[INFORMATION PROVIDED]

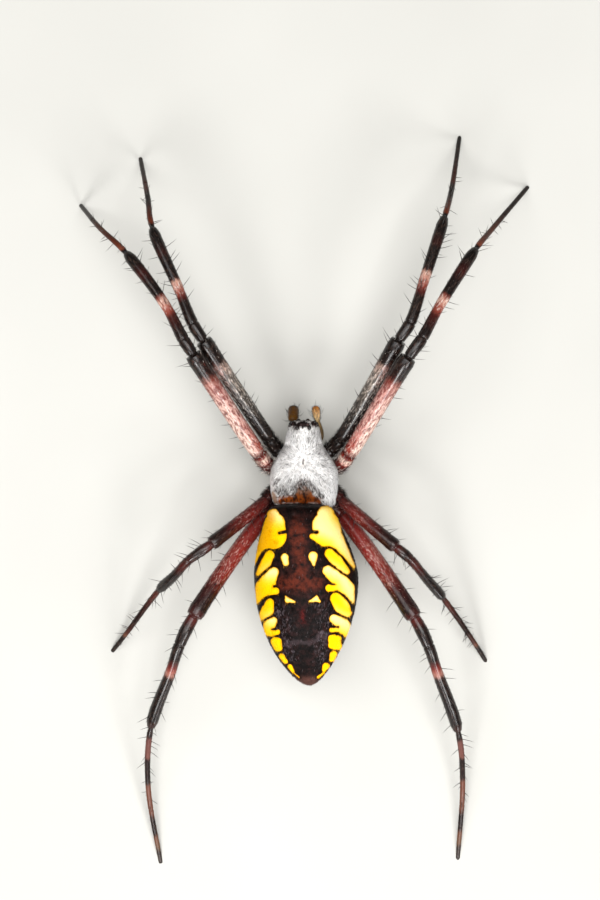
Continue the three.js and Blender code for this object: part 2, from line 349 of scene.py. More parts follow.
def makeStage():
    camera = bpy.data.cameras.new("camera")
    eye = bpy.data.objects.new("camera", camera)
    bpy.context.scene.collection.objects.link(eye)
    bpy.context.scene.camera = eye
    x, y = stage["cameraPlace"]
    eye.location = (x * metre, y * metre, stage["cameraHeight"] * metre)
    eye.rotation_euler = (0, 0, math.pi)
    camera.sensor_fit = "VERTICAL"
    camera.sensor_height = stage["sensor"]
    camera.lens = stage["sensor"] / 2 * (stage["cameraHeight"] - stage["reachLevel"]) / stage["reach"]
    camera.clip_start = stage["clipFrom"]

    # Matt paper sweep: it only gives a soft shadow to stand on.
    material = mottledMaterial("matt paper sweep", 0.85, [(0.2, "#b4b3ae"), (0.8, "#bab9b4")], 25, detail=2)
    shape = bmesh.new()
    bmesh.ops.create_grid(shape, x_segments=4, y_segments=4, size=stage["floorSize"] * metre / 2)
    mesh = toMesh(shape, "floor")
    mesh.materials.append(material)
    floor = bpy.data.objects.new("floor", mesh)
    bpy.context.scene.collection.objects.link(floor)

    for name, place, size, watts in stage["lamps"]:
        lamp = bpy.data.lights.new(name, "AREA")
        lamp.size = size * metre
        lamp.energy = watts
        holder = bpy.data.objects.new(name, lamp)
        holder.location = Vector(place) * metre
        holder.rotation_euler = (-holder.location).to_track_quat("-Z", "Y").to_euler()
        bpy.context.scene.collection.objects.link(holder)
    world = bpy.data.worlds.new("studio")
    bpy.context.scene.world = world
    world.use_nodes = True
    background = world.node_tree.nodes["Background"]
    background.inputs["Color"].default_value = stage["world"]
    background.inputs["Strength"].default_value = stage["worldStrength"]
    bpy.context.scene.view_settings.view_transform = "Standard"


makeStage()
print("stage set")

# Legs: one skin each, from the coxa to the foot, in the same stance as the solids.

legs = {
    "coxaHeight": 6.15,
    "footSink": 0.2,
    "coxae": [[(1.7, -4.6), (2.7, -5.4)], [(1.9, -3.1), (3.5, -3.7)], [(1.9, -1.7), (3.3, -1.0)],
              [(1.5, -0.3), (2.5, 0.3)]],
    "heights": [[7.0, 12.0, 12.1, 11.3, 9.4, 6.1], [7.3, 12.8, 12.9, 11.8, 9.5, 6.2],
                [6.85, 9.5, 9.2, 7.8, 5.8, 1.7], [6.4, 9.6, 9.4, 8.3, 5.4, 2.4]],
    "girths": [(0.83, 0.59, 0.33), (0.87, 0.59, 0.33), (0.7, 0.52, 0.33), (0.86, 0.62, 0.34)],
    "coatDepth": 0.03,
    "sides": 28,
    "rowStep": 0.18,
    "creaseRows": 13,
    "stance": {
        "l1": [(3.55, -6.5), (10, -16.2), (11, -17.8), (12.4, -21.2), (15.1, -27.4), (15.7, -30.7),
               (16.7, -35.1)],
        "l2": [(4.5, -4.9), (11, -14.8), (11.9, -16.2), (13.7, -19.6), (17.7, -24.9), (20.4, -27.5),
               (22.8, -30.3)],
        "l3": [(3.8, -0.3), (9.3, 4.1), (11.5, 5.7), (13, 7.3), (14.6, 8.8), (18.1, 13.4), (19.6, 15.3)],
        "l4": [(3.8, 1.2), (11, 11.3), (12.4, 14.1), (13.3, 16.8), (15.4, 22.6), (15.8, 28.8), (14.6, 36.9)],
        "r1": [(-3.7, -6.4), (-9.4, -16.2), (-10.5, -17.9), (-11.9, -22.1), (-14, -28.5), (-14.8, -31.3),
               (-15.9, -37.3)],
        "r2": [(-4.5, -4.9), (-10.35, -14.5), (-11.7, -16.4), (-13.5, -19.7), (-17.1, -25.3), (-18.9, -27.5),
               (-22.9, -32.2)],
        "r3": [(-3.75, -0.3), (-9.2, 4.4), (-10.6, 5.6), (-12.2, 7.5), (-14, 9.6), (-17.4, 14.4),
               (-18.6, 16.3)],
        "r4": [(-3.8, 1.3), (-11, 11.4), (-12.4, 14.2), (-13.3, 16.8), (-15.5, 23), (-16.1, 28.3),
               (-15.7, 36.5)],
    },
    # From joint to joint: which girth, and its share along coxa, thigh, shin with kneecap, and foot.
    "outlines": [
        (0, 2, 0, [(0, 0.8), (0.3, 0.9), (0.55, 0.92), (0.62, 0.84), (0.7, 0.9), (0.94, 0.88), (1, 0.76)]),
        (2, 3, 0, [(0, 0.84), (0.04, 0.93), (0.2, 0.97), (0.55, 0.98), (0.85, 1.02), (0.94, 1.07),
                   (1, 0.96)]),
        (3, 6, 1, [(0, 0.98), (0.12, 1.1), (0.2, 1.02), (0.4, 0.91), (0.84, 1.06), (0.94, 1.02), (1, 0.68)]),
        (6, 8, 2, [(0, 0.8), (0.05, 1.0), (0.3, 0.92), (0.62, 0.86), (0.66, 0.82), (0.9, 0.8), (1, 0.7)]),
    ],
    # Where two segments meet: joint, share of the radius left in the crease, half its width, its lip.
    "creases": [(1.0, 0.82, 0.05, 0.12), (2.0, 0.7, 0.05, 0.12), (3.0, 0.68, 0.06, 0.09),
                (4.0, 0.88, 0.03, 0.1), (6.0, 0.72, 0.03, 0.08), (7.3, 0.88, 0.03, 0.08)],
    "rearKnee": 0.86,  # the same share at the knee of the two rear pairs
}
lastJoint = 8  # joints are counted from 0 at the coxa to 8 at the tip of the foot

black, soot, ember = "#090403", "#120907", "#260c08"
maroon, rust, blush, cream = "#43100d", "#6b1c12", "#cf9f92", "#e2c9b8"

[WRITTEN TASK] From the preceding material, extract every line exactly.

[REPLY]
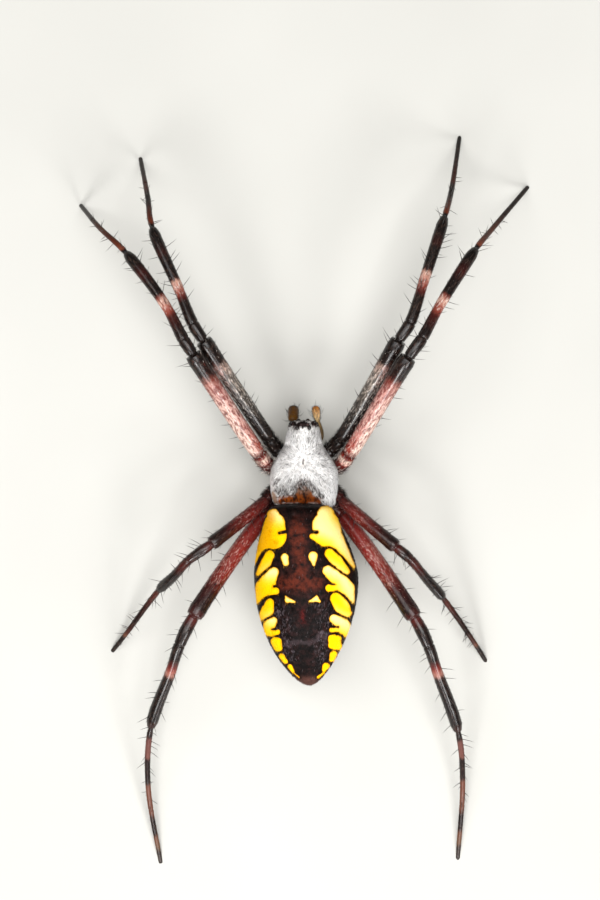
Continue the three.js and Blender code for this object: part 2, from line 349 of scene.py. More parts follow.
def makeStage():
    camera = bpy.data.cameras.new("camera")
    eye = bpy.data.objects.new("camera", camera)
    bpy.context.scene.collection.objects.link(eye)
    bpy.context.scene.camera = eye
    x, y = stage["cameraPlace"]
    eye.location = (x * metre, y * metre, stage["cameraHeight"] * metre)
    eye.rotation_euler = (0, 0, math.pi)
    camera.sensor_fit = "VERTICAL"
    camera.sensor_height = stage["sensor"]
    camera.lens = stage["sensor"] / 2 * (stage["cameraHeight"] - stage["reachLevel"]) / stage["reach"]
    camera.clip_start = stage["clipFrom"]

    # Matt paper sweep: it only gives a soft shadow to stand on.
    material = mottledMaterial("matt paper sweep", 0.85, [(0.2, "#b4b3ae"), (0.8, "#bab9b4")], 25, detail=2)
    shape = bmesh.new()
    bmesh.ops.create_grid(shape, x_segments=4, y_segments=4, size=stage["floorSize"] * metre / 2)
    mesh = toMesh(shape, "floor")
    mesh.materials.append(material)
    floor = bpy.data.objects.new("floor", mesh)
    bpy.context.scene.collection.objects.link(floor)

    for name, place, size, watts in stage["lamps"]:
        lamp = bpy.data.lights.new(name, "AREA")
        lamp.size = size * metre
        lamp.energy = watts
        holder = bpy.data.objects.new(name, lamp)
        holder.location = Vector(place) * metre
        holder.rotation_euler = (-holder.location).to_track_quat("-Z", "Y").to_euler()
        bpy.context.scene.collection.objects.link(holder)
    world = bpy.data.worlds.new("studio")
    bpy.context.scene.world = world
    world.use_nodes = True
    background = world.node_tree.nodes["Background"]
    background.inputs["Color"].default_value = stage["world"]
    background.inputs["Strength"].default_value = stage["worldStrength"]
    bpy.context.scene.view_settings.view_transform = "Standard"


makeStage()
print("stage set")

# Legs: one skin each, from the coxa to the foot, in the same stance as the solids.

legs = {
    "coxaHeight": 6.15,
    "footSink": 0.2,
    "coxae": [[(1.7, -4.6), (2.7, -5.4)], [(1.9, -3.1), (3.5, -3.7)], [(1.9, -1.7), (3.3, -1.0)],
              [(1.5, -0.3), (2.5, 0.3)]],
    "heights": [[7.0, 12.0, 12.1, 11.3, 9.4, 6.1], [7.3, 12.8, 12.9, 11.8, 9.5, 6.2],
                [6.85, 9.5, 9.2, 7.8, 5.8, 1.7], [6.4, 9.6, 9.4, 8.3, 5.4, 2.4]],
    "girths": [(0.83, 0.59, 0.33), (0.87, 0.59, 0.33), (0.7, 0.52, 0.33), (0.86, 0.62, 0.34)],
    "coatDepth": 0.03,
    "sides": 28,
    "rowStep": 0.18,
    "creaseRows": 13,
    "stance": {
        "l1": [(3.55, -6.5), (10, -16.2), (11, -17.8), (12.4, -21.2), (15.1, -27.4), (15.7, -30.7),
               (16.7, -35.1)],
        "l2": [(4.5, -4.9), (11, -14.8), (11.9, -16.2), (13.7, -19.6), (17.7, -24.9), (20.4, -27.5),
               (22.8, -30.3)],
        "l3": [(3.8, -0.3), (9.3, 4.1), (11.5, 5.7), (13, 7.3), (14.6, 8.8), (18.1, 13.4), (19.6, 15.3)],
        "l4": [(3.8, 1.2), (11, 11.3), (12.4, 14.1), (13.3, 16.8), (15.4, 22.6), (15.8, 28.8), (14.6, 36.9)],
        "r1": [(-3.7, -6.4), (-9.4, -16.2), (-10.5, -17.9), (-11.9, -22.1), (-14, -28.5), (-14.8, -31.3),
               (-15.9, -37.3)],
        "r2": [(-4.5, -4.9), (-10.35, -14.5), (-11.7, -16.4), (-13.5, -19.7), (-17.1, -25.3), (-18.9, -27.5),
               (-22.9, -32.2)],
        "r3": [(-3.75, -0.3), (-9.2, 4.4), (-10.6, 5.6), (-12.2, 7.5), (-14, 9.6), (-17.4, 14.4),
               (-18.6, 16.3)],
        "r4": [(-3.8, 1.3), (-11, 11.4), (-12.4, 14.2), (-13.3, 16.8), (-15.5, 23), (-16.1, 28.3),
               (-15.7, 36.5)],
    },
    # From joint to joint: which girth, and its share along coxa, thigh, shin with kneecap, and foot.
    "outlines": [
        (0, 2, 0, [(0, 0.8), (0.3, 0.9), (0.55, 0.92), (0.62, 0.84), (0.7, 0.9), (0.94, 0.88), (1, 0.76)]),
        (2, 3, 0, [(0, 0.84), (0.04, 0.93), (0.2, 0.97), (0.55, 0.98), (0.85, 1.02), (0.94, 1.07),
                   (1, 0.96)]),
        (3, 6, 1, [(0, 0.98), (0.12, 1.1), (0.2, 1.02), (0.4, 0.91), (0.84, 1.06), (0.94, 1.02), (1, 0.68)]),
        (6, 8, 2, [(0, 0.8), (0.05, 1.0), (0.3, 0.92), (0.62, 0.86), (0.66, 0.82), (0.9, 0.8), (1, 0.7)]),
    ],
    # Where two segments meet: joint, share of the radius left in the crease, half its width, its lip.
    "creases": [(1.0, 0.82, 0.05, 0.12), (2.0, 0.7, 0.05, 0.12), (3.0, 0.68, 0.06, 0.09),
                (4.0, 0.88, 0.03, 0.1), (6.0, 0.72, 0.03, 0.08), (7.3, 0.88, 0.03, 0.08)],
    "rearKnee": 0.86,  # the same share at the knee of the two rear pairs
}
lastJoint = 8  # joints are counted from 0 at the coxa to 8 at the tip of the foot

black, soot, ember = "#090403", "#120907", "#260c08"
maroon, rust, blush, cream = "#43100d", "#6b1c12", "#cf9f92", "#e2c9b8"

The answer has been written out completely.